On the museum side, Austin benefited from a new mother lode of financial gifts to the Atheneum, which permitted massive purchases and an expansion that allowed his vision of a multi-disciplinary arts center possible.

Then there was the larger world, too, that made Austin's reign golden. The time between the world wars "was probably the most culturally revolutionary period," says Gaddis, pointing to the emergence of film, radio and early television, to radical experiments on stage, music, dance and art, to a wave of artist immigrants eager to create in their new world, to innovations in travel, communications and industry. "Modernism was changing by the month. There's never been a time like that."
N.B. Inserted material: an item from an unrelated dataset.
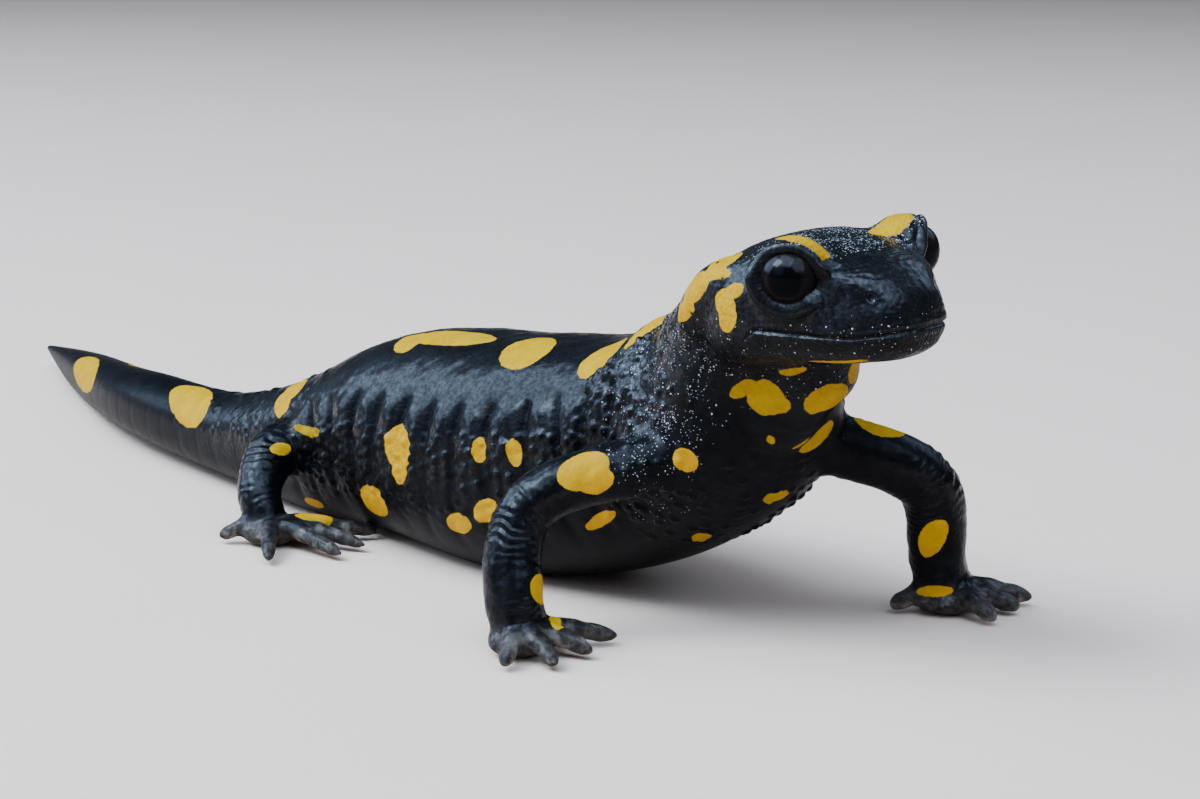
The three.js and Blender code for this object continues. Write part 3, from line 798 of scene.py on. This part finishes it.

"The world is very different now from the one Chick Austin lived," says Gaddis. "If Chick were alive today, he'd have different expectations about working for an art museum."

Museums, indeed, have changed; boards, too. The resistance to modern art has largely subsided, and sophisticated tastes and outreach have become the norm. But other issues, such as that of governance, remain, and the image of privilege and privacy still persists.

And as for directors, they now have to be accountants as well as connoisseurs, business executives as well as art scholars, fundraisers as well as cultural impresarios. ( Austin was a marvel at finding the funds to pay for his many arts initiatives.)

"The museum is united in wanting a director who can build in what we've done and to do new and exciting things," says Gaddis. " But sometimes you have to shift gears."

It would be folly to look for another Austin, but it would also be a mistake not to forget how a person's artful passion can make such a difference.